It should be noted that 92% of the LCS88 categories were represented in the sample, at varying frequencies. 
This has implications for the use of the data.

Results showed some high one-to-one category agreements between LCS88 and the other surveys, although 
some level of category aggregation was necessary to achieve this. Further, there were many one (LCS88) 
to many (CS90 field survey and LCMGB) agreements, where agreement is based on confidence statistics. 
Finally there were a few categories which showed no direct comparisons. It is noted that this is due to 
either no or low occurrence in the samples or the lack of  similar categories in the other surveys.

Value can potentially be added to the surveys in two main areas;

1) High one-to-one agreements between categories of different surveys means that these
categories can be cross-referenced and area statistics from the individual surveys can be
reconciled.
2) High one-to-many agreements further define LCS88 categories by using the small mapping
threshold data of the field survey and satellite land cover information.
3) Where agreements are high the LCS88 can be used as an alternative to the ITE Land Class
system as an extrapolation framework for CS90 field survey data.

Results of the comparisons are given fully in Brooker, 1995.

PREDICTIVE SPATIAL MODELLING

The datasets are shown to have strong and weak links and comparisons. These can be modelled
using the data storage, manipulation and visualisation capabilities of a GIS. 

The CS90/LCS88 data are stored in a GIS database in the form shown in Table 2 and are one
of  the main data inputs into a menu driven user interface designed to display and model
information. The interface incorporates the primary ArcInfo map display and analysis tools and
many customised routines and network capabilities.  In brief the capabilities, allied with the
customised modelling routines outlined below, represent a powerful tool for data analysis.
Further, the interface is connected to a library of the LCS88 dataset enabling the extraction of
any particular area or region of interest in raster and vector formats.

Several routines have been developed which, by using the LCS88 dataset as a response surface
in combination with the integrated dataset described, can provide spatial and quantitative data
enhancement  for any chosen area. A major defining capability in all these enhancements and
predictions is the ability of the user to apply their own confidence thresholds to the data.

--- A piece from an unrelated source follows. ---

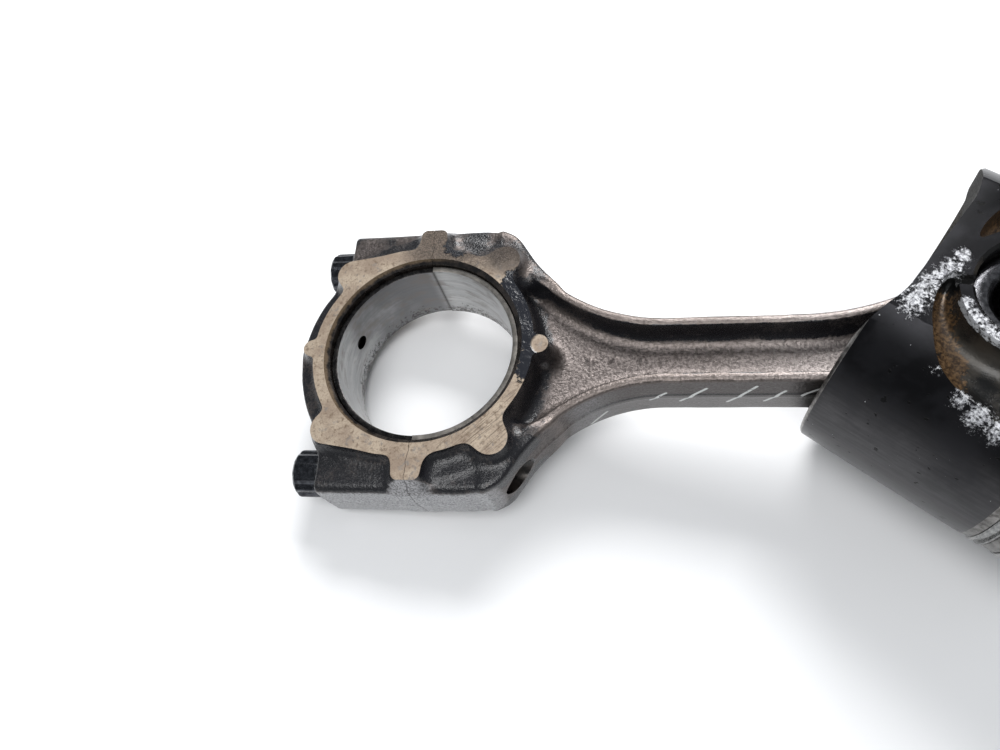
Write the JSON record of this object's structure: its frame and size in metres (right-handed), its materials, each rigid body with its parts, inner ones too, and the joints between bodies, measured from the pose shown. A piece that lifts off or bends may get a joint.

Predicting Total CS90 Category Coverage

This routine allows the prediction of the spatial distribution of all CS90 reporting or species
categories for a selected area. Visualisation of the data is based on dominance, with the highest
constituent CS90 cover type in each LCS88 category being spatially represented as the
distribution of the LCS88 category. Figure 1 illustrates this capability for CS90 categories for
Scotland. As many of the 'dominant' constituents actually make up less than 50% of the LCS88
categories  the routine supplies a 'scroll coverage' of the area of interest which can be
manipulated to visualise the next highest constituent CS90 category, as many times as required
by the user. The full range of detailed CS90 information can thus be interrogated and quantified.


Predicting Distribution and Abundance of  CS90 Categories

Data in the integrated dataset can provide predicted distributions of individual CS90 cover types. 
All data for the requested cover type are extracted from the CS90/LCS88 dataset and applied,
using the distributions of LCS88 categories, to the selected area as  indicators of abundance. 
Figure 2 is an example of this capability for the Dwarf heath shrub 'Calluna vulgaris', predicting
distribution from LCS88 and abundance from CS90, in this case in 25% ranges, for Scotland. 
Summary statistics are available for each percentage range. The confidences associated with
making the predictions are also available for query or for displaying in map form.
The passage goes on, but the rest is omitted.